The updates on her status and booking direction heading into the weekend suggest that management finally understands exactly what they have on their hands. For a long time, Willow felt like the person they used to get the actual star over. She was the reliable worker who could take a tough loss and still smile on her way up the ramp. If the chatter from Keller and JB is accurate, AEW is finally pivoting away from treating her as a stepping stone and is positioning her as a legitimate cornerstone of the women's division.

It cannot happen soon enough. The AEW women's division desperately needs anchors who aren't constantly dipping into shades of gray or playing the "cool heel." They need a Sting. They need a white-meat hero who can just step into the ring and wreck people while the crowd goes entirely unglued. Willow is right there, ready for the rocket to be strapped to her back.

Looking Toward Vegas

So, where does that actually leave us for Sunday in Las Vegas?

The go-home show didn't exactly set the world on fire, but if we are being honest with ourselves, AEW pay-per-views have a weird, undeniable habit of overdelivering even when the weekly television build is absolute garbage. We saw it last year, we saw it at Revolution, and we will probably see it again at the MGM Grand. The talent on the roster is simply too good to have a bad four-hour wrestling show. The work rate will save the day, as it almost always does.
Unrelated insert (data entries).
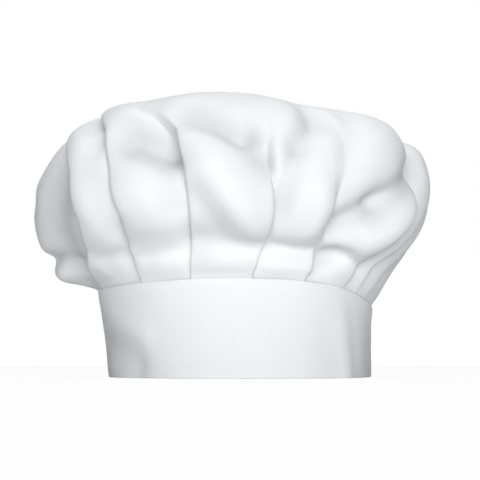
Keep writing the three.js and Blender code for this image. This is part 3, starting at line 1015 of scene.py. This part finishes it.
class Shader(Nodes):
    """A material and its node tree."""

    def __init__(self, name: str) -> None:
        """Starts an empty material."""
        self.material = bpy.data.materials.new(name)
        self.material.use_nodes = True
        super().__init__(self.material.node_tree)

    def noise(self, place: Sock, scale: float, detail: float) -> Sock:
        """Adds a soft noise over places."""
        return self.sock("ShaderNodeTexNoise", 0, {}, {"Vector": place, "Scale": scale, "Detail": detail})

    def blend(self, share: Sock, first: Any, second: Any) -> Sock:
        """Blends two colours by a share of the second."""
        return self.sock("ShaderNodeMix", 2, {"data_type": "RGBA"}, {0: share, 6: first, 7: second})


@dataclass(frozen=True)
class Twill:
    """White twill: a fine slanting weave, soft slubs and a faint unevenness of tone.

    Lengths are in metres, scales of noise are for a metre, and the rest are shares. The colour is
    darkened towards black as painted shade where the crown's cloth lies in a hollow.
    """

    name: str
    light: Colour = (0.86, 0.865, 0.875, 1.0)
    shade: Colour = (0.815, 0.825, 0.84, 1.0)
    rib: float = 0.0009
    rib_slant: float = 0.6
    thread_slant: float = 0.2
    thread_ratio: float = 2.3
    depth: float = 0.00006
    slub: float = 0.00012
    slub_scale: float = 900.0
    slub_tone: float = 0.3
    press: float = 0.0005
    press_scale: float = 26.0
    tone: float = 0.5
    tone_scale: float = 9.0
    roughness: float = 0.88
    rough_change: float = 0.08
    sheen: float = 0.12
    # Share of black blended into the colour at the bottom of a hollow, as painted shade
    painted_shade_tone: float = 0.17

    def material(self) -> bpy.types.Material:
        """Makes the cloth's material, on its own UV map.

        Returns:
            The material.
        """
        shader = Shader(self.name)
        weave = shader.sock("ShaderNodeUVMap", "UV", {"uv_map": WEAVE})
        parts = shader.node("ShaderNodeSeparateXYZ", sockets={0: weave})
        along_cloth, across = Sock(shader, parts.outputs[0]), Sock(shader, parts.outputs[1])
        turn = 2 * math.pi / self.rib
        ribs = ((along_cloth + across * self.rib_slant) * turn).sine()
        threads = ((across - along_cloth * self.thread_slant) * (turn * self.thread_ratio)).sine()
        place = shader.sock("ShaderNodeTexCoord", "Object")
        slubs = shader.noise(weave, self.slub_scale, 2.0)
        press = shader.noise(place, self.press_scale, 3.0)
        tone = shader.noise(place, self.tone_scale, 2.0)
        high = ribs * (self.depth / 2) + threads * (self.depth / 4) + slubs * self.slub
        high = high + press * self.press
        bump = shader.node("ShaderNodeBump", {}, {"Strength": 0.6, "Distance": 1.0, "Height": high})
        uneven = tone * self.tone + slubs * self.slub_tone
        colour = shader.blend(uneven, self.light, self.shade)
        # Painted shade: the colour is blended towards black by how far the point lies in a hollow
        hollow = shader.sock("ShaderNodeAttribute", "Fac", {"attribute_name": PAINTED_SHADE})
        colour = shader.blend(hollow * self.painted_shade_tone, colour, BLACK)
        rough = self.roughness + (slubs - 0.5) * self.rough_change
        cloth = shader.node("ShaderNodeBsdfPrincipled", {}, {
            "Base Color": colour, "Roughness": rough, "Normal": bump.outputs[0],
            "Sheen Weight": self.sheen, "Sheen Roughness": 0.6, "Specular IOR Level": 0.25})
        shader.node("ShaderNodeOutputMaterial", {}, {"Surface": cloth.outputs[0]})
        return shader.material


@dataclass(frozen=True)
class Thread:
    """White sewing thread with a slight shine and a twist."""

    name: str = "sewing_thread"
    colour: Colour = (0.88, 0.88, 0.885, 1.0)
    roughness: float = 0.55
    rough_change: float = 0.1
    twist_scale: float = 2500.0

    def material(self) -> bpy.types.Material:
        """Makes the thread's material.

        Returns:
            The material.
        """
        shader = Shader(self.name)
        twist = shader.noise(shader.sock("ShaderNodeTexCoord", "Object"), self.twist_scale, 1.0)
        bump = shader.node("ShaderNodeBump", {}, {"Strength": 0.4, "Distance": 0.0001, "Height": twist})
        rough = self.roughness + twist * self.rough_change
        body = shader.node("ShaderNodeBsdfPrincipled", {}, {
            "Base Color": self.colour, "Roughness": rough, "Normal": bump.outputs[0]})
        shader.node("ShaderNodeOutputMaterial", {}, {"Surface": body.outputs[0]})
        return shader.material


@dataclass(frozen=True)
class Lamp:
    """A square soft light: its place and side in metres, and its power in watts."""

    name: str
    place: Place
    side: float
    power: float


@dataclass
class Studio:
    """The floor, the soft lights and the camera at the photograph's angle.

    Places are in metres. The camera's sensor and its distance from the hat's middle are in millimetres.
    """

    eye: Place = (0.0072, -0.7486, 0.010)
    aim: Place = (0.0072, 0.0014, 0.102)
    distance: float = 750.0
    mm_per_pixel: float = 0.746
    frame: int = 480
    sensor: float = 36.0
    floor_half: float = 4.0
    floor_glow: float = 0.95
    sky: Colour = (0.965, 0.98, 1.0, 1.0)
    sky_strength: float = 0.03
    lamps: tuple[Lamp, ...] = (
        Lamp("key", (0.10, -1.50, 0.18), 1.00, 26.0),
        Lamp("top", (-0.05, 0.20, 1.60), 1.10, 14.5),
    )
    lit: Place = (0.0, 0.0, 0.12)

    def build(self) -> None:
        """Builds everything that isn't the hat."""
        self.camera()
        self.floor()
        self.world()
        for lamp in self.lamps:
            self.hang(lamp)

    def camera(self) -> None:
        """Makes the camera."""
        data = bpy.data.cameras.new("camera")
        data.sensor_width = self.sensor
        data.lens = self.sensor * self.distance / self.mm_per_pixel / self.frame
        data.clip_start = 0.01
        camera = bpy.data.objects.new("camera", data)
        camera.location = self.eye
        look = Vector(self.aim) - Vector(self.eye)
        camera.rotation_euler = look.to_track_quat("-Z", "Y").to_euler()
        bpy.context.scene.collection.objects.link(camera)
        bpy.context.scene.camera = camera

    def floor(self) -> None:
        """Lays a pale floor that looks as white as the backdrop."""
        shader = Shader("pale_floor")
        ray = shader.sock("ShaderNodeLightPath", "Is Camera Ray")
        body = shader.node("ShaderNodeBsdfPrincipled", {}, {
            "Base Color": (0.9, 0.9, 0.9, 1.0), "Roughness": 0.9})
        glow = shader.node("ShaderNodeEmission", {}, {"Color": WHITE, "Strength": 1.0})
        both = shader.node("ShaderNodeMixShader", {}, {
            0: ray * self.floor_glow, 1: body.outputs[0], 2: glow.outputs[0]})
        shader.node("ShaderNodeOutputMaterial", {}, {"Surface": both.outputs[0]})
        half = self.floor_half
        corners = [(-half, -half, 0), (half, -half, 0), (half, half, 0), (-half, half, 0)]
        mesh = bpy.data.meshes.new("floor")
        mesh.from_pydata(corners, [], [(0, 1, 2, 3)])
        mesh.materials.append(shader.material)
        floor = bpy.data.objects.new("floor", mesh)
        bpy.context.scene.collection.objects.link(floor)

    def world(self) -> None:
        """Sets a white backdrop with a dimmer even light."""
        world = bpy.data.worlds.new("studio")
        world.use_nodes = True
        bpy.context.scene.world = world
        node = Nodes(world.node_tree).node
        light = node("ShaderNodeBackground", {}, {"Color": self.sky, "Strength": self.sky_strength})
        seen = node("ShaderNodeBackground", {}, {"Color": WHITE})
        ray = node("ShaderNodeLightPath")
        both = node("ShaderNodeMixShader", {}, {
            0: ray.outputs["Is Camera Ray"], 1: light.outputs[0], 2: seen.outputs[0]})
        node("ShaderNodeOutputWorld", {}, {"Surface": both.outputs[0]})
        bpy.context.scene.view_settings.view_transform = "Standard"

    def hang(self, lamp: Lamp) -> None:
        """Hangs a lamp that looks at the crown.

        Args:
            lamp: The lamp.
        """
        data = bpy.data.lights.new(lamp.name, "AREA")
        data.size = lamp.side
        data.energy = lamp.power
        light = bpy.data.objects.new(lamp.name, data)
        light.location = lamp.place
        look = Vector(self.lit) - Vector(lamp.place)
        light.rotation_euler = look.to_track_quat("-Z", "Y").to_euler()
        bpy.context.scene.collection.objects.link(light)


@dataclass
class Hat:
    """The whole hat: its cloth, its stitches and their finishes.

    The crown's radius and the band's length and width are those of the flat cloth, in metres. Neither is
    used.
    """

    form: HatForm = field(default_factory=HatForm)
    crown_cut: float = 0.27
    band_strip: Pair = (0.60, 0.126)

    def build(self) -> list[bpy.types.Object]:
        """Builds and dresses every piece.

        Returns:
            The pieces, in the order they are sewn.
        """
        maker = Band(self.form)
        crown, band = Crown(self.form).build(), maker.build()
        crown.data.materials.append(Twill("crown_twill").material())
        band.data.materials.append(Twill("band_twill").material())
        thread = Thread().material()
        pieces = [crown, band] + [row.build(maker, thread) for row in STITCH_ROWS]
        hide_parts("crown")
        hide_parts("band")
        for piece in pieces:
            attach(piece, "root")
        return pieces


def main() -> None:
    """Loads the frame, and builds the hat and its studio."""
    logging.basicConfig(level=logging.INFO, format="%(name)s: %(message)s")
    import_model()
    for piece in Hat().build():
        log.info("%s: %d faces", piece.name, len(piece.data.polygons))
    Studio().build()
    log.info("studio: floor, two lamps and a camera")


if __name__ == "__main__":
    main()
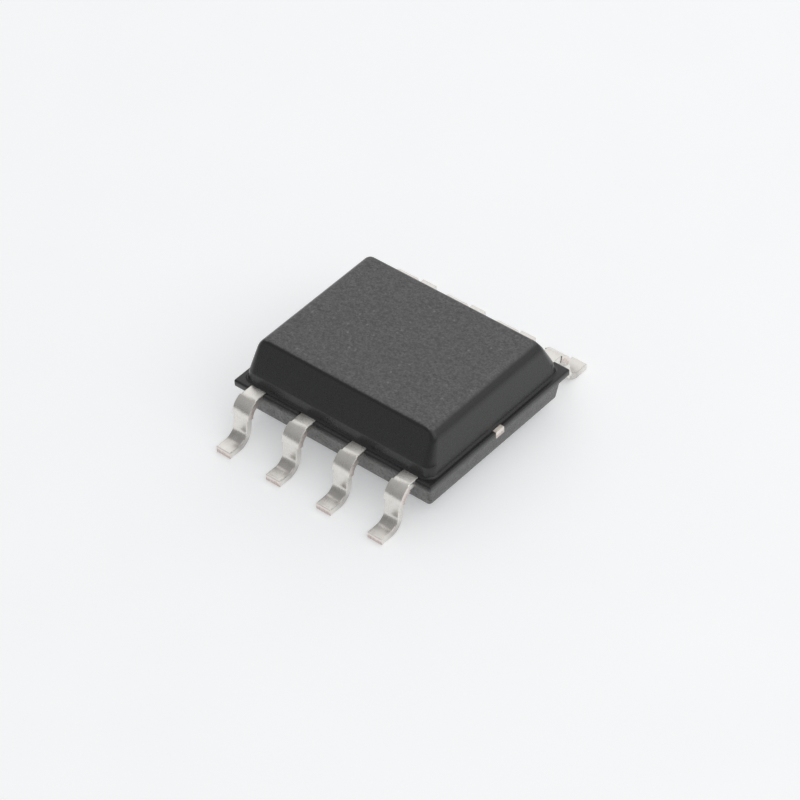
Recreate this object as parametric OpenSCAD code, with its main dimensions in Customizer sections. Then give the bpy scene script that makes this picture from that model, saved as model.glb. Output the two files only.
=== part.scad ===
// Eight-lead small-outline switching regulator chip.
// Millimetres. Origin: on the seating plane, under the middle of the outline.
// +X runs along the rows of leads, +Y across them, +Z up from the board.
// Leads are numbered counter-clockwise seen from above; lead_1 is at -X, -Y.

/* [Moulded body] */
// Length of the flange at lead level, along X
body_len = 4.92; // [4.8:0.02:5.2]
// Width of the flange at lead level, along Y
body_wid = 4.20; // [4.0:0.02:4.4]
// Overall height from the board to the top face
body_top = 1.82; // [1.6:0.02:1.95]
// Clearance between the board and the underside
stand_off = 0.25; // [0.1:0.01:0.26]
// Width of the flat ledge of the flange beside the leads
ledge_y = 0.10; // [0.05:0.005:0.16]
// Width of the flat ledge of the flange at the end faces
ledge_x = 0.07; // [0.03:0.005:0.14]
// Radius of the fillet between ledge and wall, beside the leads
foot_ry = 0.045; // [0.02:0.005:0.08]
// Radius of the fillet between ledge and wall, at the end faces
foot_rx = 0.045; // [0.02:0.005:0.1]
// Height of the steep wall above the ledge
wall_h = 0.21; // [0.12:0.005:0.25]
// How far that wall leans in over its height, beside the leads
wall_in_y = 0.04; // [0.01:0.005:0.08]
// How far that wall leans in over its height, at the end faces
wall_in_x = 0.036; // [0.005:0.001:0.05]
// Inset of the top face from the flange, beside the leads
top_in_y = 0.535; // [0.35:0.001:0.6]
// Inset of the top face from the flange, at the end faces
top_in_x = 0.27; // [0.2:0.001:0.45]
// Inset of the underside from the flange
bottom_in = 0.185; // [0.15:0.001:0.3]
// Inset of the lower half where it meets the flange
low_in = 0.10; // [0.03:0.005:0.14]
// Radius of the top face's edges beside the leads
edge_ry = 0.10; // [0.03:0.01:0.15]
// Radius of the top face's edges at the end faces
edge_rx = 0.28; // [0.05:0.01:0.3]
// Corner radius of the upper half at its foot, in plan
corner_r = 0.21; // [0.10:0.01:0.4]
// Corner radius of the top face, in plan
corner_top_r = 0.08; // [0.04:0.01:0.3]
// Corner radius of the lower half, in plan
corner_low_r = 0.07; // [0.05:0.01:0.25]

/* [Leads] */
// Distance between neighbouring leads
pitch = 1.27; // [1.25:0.01:1.29]
// Overall width across the toes of both rows
span = 6.2; // [6.0:0.02:6.4]
// Width of a lead where it leaves the body
lead_w = 0.38; // [0.31:0.005:0.41]
// Width of a lead's leg and foot
leg_w = 0.36; // [0.31:0.005:0.40]
// Width over the sheared dam-bar stubs, round the shoulder's bend
dam_w = 0.42; // [0.40:0.005:0.48]
// Thickness of the lead frame
lead_t = 0.15; // [0.12:0.01:0.2]
// Height of the top of the lead frame above the board
lead_top = 0.94; // [0.9:0.005:1.0]
// Outer radius of the bend at the shoulder
shoulder_r = 0.36; // [0.22:0.01:0.38]
// Inner radius of the bend above the foot
ankle_r = 0.24; // [0.12:0.01:0.28]
// Outward lean of the leg, in degrees
leg_lean = 8; // [2:1:10]
// Angle round the shoulder's bend at which the dam-bar stubs start
dam_turn = 15; // [5:1:30]
// Height above the board at which the dam-bar stubs end
dam_z = 0.60; // [0.56:0.01:0.62]
// Length of the flat part of the foot
foot_len = 0.262; // [0.2:0.002:0.36]
// Distance from the middle plane to the tip of a middle lead's finger
finger_y = 1.25; // [1.2:0.01:1.35]
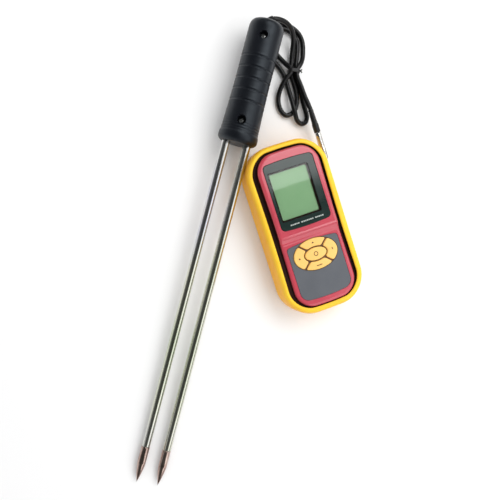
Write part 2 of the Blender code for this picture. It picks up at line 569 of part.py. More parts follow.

But the structural cracks in the foundation are getting harder to ignore. The WKPWP review wasn't overly negative, but the entire episode was permeated by a very real sense of exhaustion. It is mentally exhausting to care about the TNT title picture when the booking changes every two weeks based on who is injured or who needs a favor. It is exhausting to watch Darby Allin literally kill himself in the ring to elevate the world title while the executives in the company do comedy routines in the same hour.

Double or Nothing has historically been AEW's reset button. It is the anniversary show. It is the time of year where they usually pivot, clean up the messy storylines, and set a hard, decisive direction for the summer months. They desperately need a massive reset this weekend.

They need Darby to cement his championship reign with a definitive, star-making performance that shuts down the doubters and forces the rest of the card to elevate to his level of intensity. They need to figure out an exit strategy for this Jericho-Bucks nightmare before it consumes the entire midcard and drags down another batch of promising talent.

Most importantly, Tony Khan just needs to get out of his own way. The pieces are all on the board. The roster is loaded. The fans still want to love this product. Just stop winking at the audience, ring the damn bell, and let the best wrestlers in the world go to work.